Pourtant, grâce à sa rencontre avec Shy, la jeune shinobi développera une meilleure conscience d’elle-même. Malgré les crimes dont elle s’accuse, elle réalisera que la rédemption est possible et qu’elle est étrangement proche du renoncement.

Bukimi Miki utilise donc sa puissance narrative pour transformer un poncif du style shônen (le méchant devient gentil après un examen de conscience) et le tirer vers le haut. Une nouvelle fissure apparaît alors dans la toile qui enfermait les membres d’Amalarilk. Sera-t-elle suffisante pour faire échouer leur plan ? Rien n’est moins sûr, puisque Foufou, Furax et la prêtresse Angèle ne comptent pas laisser les héros s’en tirer à si bon compte. Le mangaka ajoute toujours plus de profondeur à ses antagonistes, à travers un monologue tout en rage du garçon-dragon mais aussi via de discrètes mais vivantes expressions faciales. Plus qu’un combat entre héros et méchants, entre lumière et ombre, ce sont deux visions du monde qui s’entrechoquent, chacune montrant à l’autre ses défauts. Le désespoir conduira-t-il à une remise en question ? Si la seule victoire juste est celle qui ne fait pas de vaincu, quels ressorts nécessite-t-elle ? La réponse dans le prochain volume, en librairie le 27 mai !

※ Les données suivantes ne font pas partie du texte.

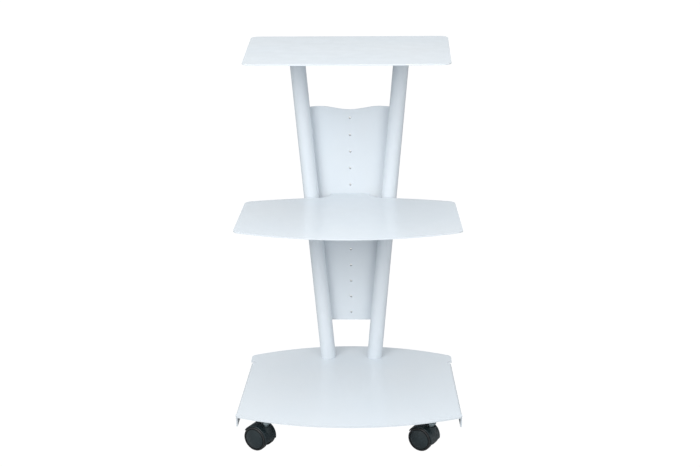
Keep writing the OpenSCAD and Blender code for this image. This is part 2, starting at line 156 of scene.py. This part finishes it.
def powder_coat():
    """Gloss powder coat: a fine orange peel, a slow drift of tone and a little uneven gloss."""
    g = Graph("powder_coat")
    tone = g.ranged(g.noise(6, 3), 0, 1)
    g.link(g.blend(tone, COAT_TONE, COAT_TONE_COOL), g.shader.inputs["Base Color"])
    gloss = g.ranged(g.noise(38, 4), 0.2, 0.265)
    g.link(gloss, g.shader.inputs["Roughness"])
    g.link(g.bump(g.noise(420, 1), 0.05, 0.0002), g.shader.inputs["Normal"])
    return g.material


def caster_gloss():
    """Moulded black nylon with a soft sheen and faint flow marks."""
    g = Graph("caster_gloss")
    tone = g.ranged(g.noise(60, 3), 0, 1)
    g.link(g.blend(tone, (0.009, 0.0170, 0.0200), (0.014, 0.0235, 0.0270)), g.shader.inputs["Base Color"])
    g.link(g.ranged(g.noise(140, 4), 0.28, 0.37), g.shader.inputs["Roughness"])
    g.link(g.bump(g.noise(2400, 2), 0.08, 0.0001), g.shader.inputs["Normal"])
    return g.material


def wheel_tread():
    """Satin black nylon, a little dusty and scuffed."""
    g = Graph("wheel_tread")
    dust = g.ranged(g.noise(220, 5), 0, 1, 0.45, 0.75)
    g.link(g.blend(dust, (0.008, 0.009, 0.010), (0.020, 0.021, 0.022)), g.shader.inputs["Base Color"])
    g.link(g.ranged(g.noise(180, 4), 0.34, 0.52), g.shader.inputs["Roughness"])
    g.link(g.bump(g.noise(1800, 3), 0.15, 0.0001), g.shader.inputs["Normal"])
    return g.material


def zinc_plate():
    """Bright zinc plate with a faint spangle and uneven polish."""
    g = Graph("zinc_plate")
    g.shader.inputs["Metallic"].default_value = 1
    tone = g.ranged(g.noise(160, 3), 0, 1)
    g.link(g.blend(tone, (0.28, 0.34, 0.36), (0.36, 0.42, 0.43)), g.shader.inputs["Base Color"])
    g.link(g.ranged(g.noise(500, 4), 0.28, 0.44), g.shader.inputs["Roughness"])
    g.link(g.bump(g.noise(1500, 2), 0.12, 0.0001), g.shader.inputs["Normal"])
    return g.material


# ---------- CAD nodes ----------

SHEETS = ("top_shelf", "middle_shelf", "base_plate", "back_plate", "top_bracket")
MERGE_DISTANCE = 2e-6
FLAT_ANGLE = math.radians(0.3)
EDGE_RADIUS = 0.0004
EDGE_ANGLE = math.radians(40)
NORMAL_WEIGHT = 80


def finish_node(name, material):
    """Gives a CAD node its material, and rounds its edges a little."""
    node = NODES[name]
    node.data.materials.clear()
    node.data.materials.append(material)
    weld = node.modifiers.new("weld", "WELD")
    weld.merge_threshold = MERGE_DISTANCE
    if name in SHEETS:
        flat = node.modifiers.new("flat", "DECIMATE")
        flat.decimate_type = "DISSOLVE"
        flat.angle_limit = FLAT_ANGLE
    bevel = node.modifiers.new("bevel", "BEVEL")
    bevel.width = EDGE_RADIUS
    bevel.segments = 2
    bevel.limit_method = "ANGLE"
    bevel.angle_limit = EDGE_ANGLE
    bevel.use_clamp_overlap = True
    normals = node.modifiers.new("normals", "WEIGHTED_NORMAL")
    normals.keep_sharp = False
    normals.weight = NORMAL_WEIGHT


def finish_nodes(made):
    for name in NODES:
        finish_node(name, made[SLOT_OF[name]])


# ---------- welds and threads ----------

def mesh_piece(name, verts, faces, material):
    """A smooth-shaded piece of the frame, finished with one material."""
    mesh = bpy.data.meshes.new(name)
    mesh.from_pydata(verts, [], faces)
    mesh.polygons.foreach_set("use_smooth", [True] * len(faces))
    mesh.materials.append(material)
    piece = bpy.data.objects.new(name, mesh)
    bpy.context.scene.collection.objects.link(piece)
    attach(piece, "root")
    return piece


class Rows:
    """Vertices and faces of swept sections, gathered for one mesh."""

    def __init__(self):
        self.verts, self.faces = [], []

    def sweep(self, rings, closed=False):
        """Joins rings of equally many points, and caps the ends if the sweep is open."""
        base, n = len(self.verts), len(rings[0])
        for ring in rings:
            self.verts.extend(tuple(v) for v in ring)
        count = len(rings)
        for i in range(count if closed else count - 1):
            a, b = base + i * n, base + (i + 1) % count * n
            for k in range(n):
                self.faces.append((a + k, a + (k + 1) % n, b + (k + 1) % n, b + k))
        if not closed:
            self.faces.append(tuple(base + k for k in reversed(range(n))))
            self.faces.append(tuple(base + (count - 1) * n + k for k in range(n)))


class Upright:
    """Axis line and radius of an upright, read from its box."""

    def __init__(self, node, side):
        low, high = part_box(node)
        self.side = side
        self.radius = (high.y - low.y) / 2
        self.y = (high.y + low.y) / 2
        self.low, self.high = low.z, high.z
        ends = sorted((abs(low.x), abs(high.x)))
        self.foot, self.head = ends[0] + self.radius, ends[1] - self.radius
        self.slope = (self.head - self.foot) / (self.high - self.low)

    def x(self, z):
        return self.side * (self.foot + self.slope * (z - self.low))


BEAD_R = 0.0017
RIPPLE = 0.0022
BEAD_SIDES = 10
STITCHES = 5
STITCH_LENGTH = 0.026
STITCH_STEPS = 60
STITCH_MARGIN = 0.02
HEAD_STEPS = 240


def bead_size(along, length):
    """Radius of a weld bead at a distance along it: rippled, and thin at its ends."""
    ends = min(1, 0.25 + 3.5 * min(along, length - along) / length)
    return BEAD_R * ends * (1 + 0.13 * math.sin(2 * math.pi * along / RIPPLE))


def plate_welds(material):
    """Stitch welds down both edges of the back plate, where it laps the uprights."""
    low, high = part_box("back_plate")
    rows = Rows()
    for upright in (Upright("left_upright", -1), Upright("right_upright", 1)):
        lap = high.x - abs(upright.x(high.z))
        for k in range(STITCHES):
            run = high.z - low.z - 2 * STITCH_MARGIN - STITCH_LENGTH
            start = low.z + STITCH_MARGIN + run * k / (STITCHES - 1)
            rings = []
            for i in range(STITCH_STEPS + 1):
                along = STITCH_LENGTH * i / STITCH_STEPS
                z = start + along
                r = bead_size(along, STITCH_LENGTH)
                centre = Vector((upright.x(z) + upright.side * (lap - 0.0002), high.y - 0.0013, z))
                turns = (2 * math.pi * j / BEAD_SIDES for j in range(BEAD_SIDES))
                rings.append([centre + r * Vector((1.25 * math.cos(t), math.sin(t), 0)) for t in turns])
            rows.sweep(rings)
    return mesh_piece("plate_welds", rows.verts, rows.faces, material)


def head_welds(material):
    """A bead round each upright's head, under the bracket."""
    rows = Rows()
    for upright in (Upright("left_upright", -1), Upright("right_upright", 1)):
        middle = Vector((upright.x(upright.high), upright.y, upright.high - 0.0004))
        round_trip = 2 * math.pi * upright.radius
        ripples = round(round_trip / RIPPLE)
        rings = []
        for i in range(HEAD_STEPS):
            turn = 2 * math.pi * i / HEAD_STEPS
            out = Vector((math.cos(turn), math.sin(turn), 0))
            r = BEAD_R * (1 + 0.12 * math.sin(turn * ripples))
            centre = middle + upright.radius * out
            turns = (2 * math.pi * j / BEAD_SIDES for j in range(BEAD_SIDES))
            rings.append([centre + r * (math.cos(t) * out + Vector((0, 0, math.sin(t)))) for t in turns])
        rows.sweep(rings, closed=True)
    return mesh_piece("head_welds", rows.verts, rows.faces, material)


M4_RADIUS, M4_PITCH = 0.002, 0.0007
M6_RADIUS, M6_PITCH = 0.003, 0.001
HOLE_PITCH = 0.036
THREAD_STEPS = 20
THREAD_FADE = 8


def thread(rows, start, axis, length, radius, pitch, depth):
    """One helical ridge; a positive depth points inwards, as in a nut, and a negative one outwards."""
    axis = Vector(axis).normalized()
    side = axis.orthogonal().normalized()
    other = axis.cross(side)
    steps = int(THREAD_STEPS * length / pitch)
    rings = []
    for i in range(steps + 1):
        turn = 2 * math.pi * i / THREAD_STEPS
        out = math.cos(turn) * side + math.sin(turn) * other
        at = Vector(start) + axis * (pitch * i / THREAD_STEPS)
        crest = min(1, i / THREAD_FADE, (steps - i) / THREAD_FADE)
        rings.append([
            at + radius * out - 0.42 * pitch * axis,
            at + (radius - depth * crest) * out,
            at + radius * out + 0.42 * pitch * axis,
        ])
    rows.sweep(rings)


def nut_places():
    """Middles of the nuts behind the back plate, lowest first, and which of them hold a screw."""
    low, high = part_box("plate_nuts")
    half = (high.x - low.x) / 2 * math.cos(math.radians(30))
    count = round((high.z - low.z - 2 * half) / HOLE_PITCH) + 1
    screw_low, screw_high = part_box("middle_shelf_screws")
    heights = [low.z + half + HOLE_PITCH * k for k in range(count)]
    taken = [screw_low.z - 0.001 < z < screw_high.z + 0.001 for z in heights]
    return low.y, high.y, heights, taken


def hole_threads(material):
    """Threads in the free nuts behind the back plate."""
    front, back, heights, taken = nut_places()
    rows = Rows()
    for z, used in zip(heights, taken):
        if not used:
            start, length = (0, front + 0.0003, z), back - front - 0.0006
            thread(rows, start, (0, 1, 0), length, 0.00205, M4_PITCH, 0.0004)
    return mesh_piece("hole_threads", rows.verts, rows.faces, material)


def end_threads(material):
    """Threads on the ends of the shelf screws and of the top shelf's studs."""
    rows = Rows()
    front, back, heights, taken = nut_places()
    screw_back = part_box("middle_shelf_screws")[1].y
    for z, used in zip(heights, taken):
        if used:
            start, length = (0, back + 0.0002, z), screw_back - back - 0.0004
            thread(rows, start, (0, 1, 0), length, M4_RADIUS, M4_PITCH, -0.00025)
    stud_low, stud_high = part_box("top_shelf_studs")
    nut_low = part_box("top_bracket_nuts")[0].z
    for x in (stud_low.x + M6_RADIUS, stud_high.x - M6_RADIUS):
        for y in (stud_low.y + M6_RADIUS, stud_high.y - M6_RADIUS):
            start, length = (x, y, stud_low.z + 0.0002), nut_low - stud_low.z
            thread(rows, start, (0, 0, 1), length, M6_RADIUS, M6_PITCH, -0.00035)
    return mesh_piece("end_threads", rows.verts, rows.faces, material)


# ---------- stage ----------

FLOOR_SIZE = 60
FLOOR_TONE = (0.45, 0.46, 0.47)
# The seen floor is a lit white sweep: it glows, and takes only a part of the shadows
SWEEP_GLOW = 1.0
SWEEP_TONE = (0.16, 0.16, 0.16)
SWEEP_DROP = 0.0002
WHITE = (1, 1, 1, 1)


def make_plane(name):
    mesh = bpy.data.meshes.new(name)
    half = FLOOR_SIZE / 2
    corners = [(-half, -half, 0), (half, -half, 0), (half, half, 0), (-half, half, 0)]
    mesh.from_pydata(corners, [], [(0, 1, 2, 3)])
    plane = bpy.data.objects.new(name, mesh)
    bpy.context.scene.collection.objects.link(plane)
    g = Graph(name)
    g.shader.inputs["Roughness"].default_value = 1
    g.shader.inputs["Specular IOR Level"].default_value = 0
    mesh.materials.append(g.material)
    return plane, g.shader


def make_floor():
    """A pale floor, in two layers: one bounces light, and the other is what the camera sees."""
    bounce, shader = make_plane("floor_bounce")
    shader.inputs["Base Color"].default_value = (*FLOOR_TONE, 1)
    bounce.visible_camera = False
    sweep, shader = make_plane("floor_sweep")
    shader.inputs["Base Color"].default_value = (*SWEEP_TONE, 1)
    shader.inputs["Emission Color"].default_value = WHITE
    shader.inputs["Emission Strength"].default_value = SWEEP_GLOW
    sweep.visible_diffuse = False
    sweep.visible_glossy = False
    sweep.visible_transmission = False
    sweep.visible_shadow = False
    sweep.location.z = -SWEEP_DROP
    sweep.data.materials[0].cycles.emission_sampling = "NONE"


def softbox(name, place, size, power):
    """A rectangular light at a place that is given from the object's middle, and aimed there."""
    low, high = CAD_BOX
    middle = (low + high) / 2
    data = bpy.data.lights.new(name, "AREA")
    data.shape = "RECTANGLE"
    data.size, data.size_y = size
    data.energy = power
    light = bpy.data.objects.new(name, data)
    light.location = middle + Vector(place)
    light.rotation_euler = (-Vector(place)).to_track_quat("-Z", "Y").to_euler()
    bpy.context.scene.collection.objects.link(light)
    return light


# Where the studio is brightest, and its brightness there and on the far side
BRIGHT_SIDE = Vector((-0.05, -0.25, 0.9)).normalized()
STUDIO_BRIGHT = 0.68
STUDIO_DIM = 0.40
STUDIO_TONE = (0.95, 0.98, 1.0, 1)
DIM_END, BRIGHT_END = -0.7, 0.9


def make_world():
    """A soft white room that gets dimmer away from its bright side."""
    world = bpy.data.worlds.new("world")
    world.use_nodes = True
    tree = world.node_tree
    background = tree.nodes["Background"]
    background.inputs["Color"].default_value = STUDIO_TONE
    place = tree.nodes.new("ShaderNodeTexCoord")
    along = tree.nodes.new("ShaderNodeVectorMath")
    along.operation = "DOT_PRODUCT"
    along.inputs[1].default_value = BRIGHT_SIDE
    level = tree.nodes.new("ShaderNodeMapRange")
    level.interpolation_type = "SMOOTHSTEP"
    level.inputs["From Min"].default_value = DIM_END
    level.inputs["From Max"].default_value = BRIGHT_END
    level.inputs["To Min"].default_value = STUDIO_DIM
    level.inputs["To Max"].default_value = STUDIO_BRIGHT
    tree.links.new(place.outputs["Generated"], along.inputs[0])
    tree.links.new(along.outputs["Value"], level.inputs["Value"])
    tree.links.new(level.outputs["Result"], background.inputs["Strength"])
    # What shows past the edge of the floor is as white as the sweep
    ray = tree.nodes.new("ShaderNodeLightPath")
    white = tree.nodes.new("ShaderNodeBackground")
    white.inputs["Color"].default_value = WHITE
    choice = tree.nodes.new("ShaderNodeMixShader")
    tree.links.new(ray.outputs["Is Camera Ray"], choice.inputs["Fac"])
    tree.links.new(background.outputs["Background"], choice.inputs[1])
    tree.links.new(white.outputs["Background"], choice.inputs[2])
    tree.links.new(choice.outputs["Shader"], tree.nodes["World Output"].inputs["Surface"])
    bpy.context.scene.world = world


def make_lights():
    softbox("key", (-1.2, -2.0, 1.5), (1.5, 1.5), 41)
    softbox("top", (0.0, -0.4, 1.5), (1.2, 1.2), 6.5)
    fill = softbox("fill", (1.3, -2.0, 0.9), (1.4, 1.4), 17)
    # It sits low, and its reflection would wash out the shelves from behind
    fill.visible_glossy = False
    make_world()
    bpy.context.scene.view_settings.view_transform = "Standard"


make_camera()
FINISHES = {f.__name__: f() for f in (powder_coat, zinc_plate, caster_gloss, wheel_tread)}
finish_nodes(FINISHES)
plate_welds(FINISHES["powder_coat"])
head_welds(FINISHES["powder_coat"])
hole_threads(FINISHES["zinc_plate"])
end_threads(FINISHES["zinc_plate"])
make_floor()
make_lights()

En conclusion, ce huitième tome de la série Shy poursuit et approfondit la bascule narrative opérée dans l’opus précédent. A l’image des couvertures, le récit devient plus sombre, et ses enjeux deviennent plus graves. Mêlant adroitement références cinématographiques, littéraires et esthétiques, Bukimi Miki nous coupe encore une fois le souffle par son talent.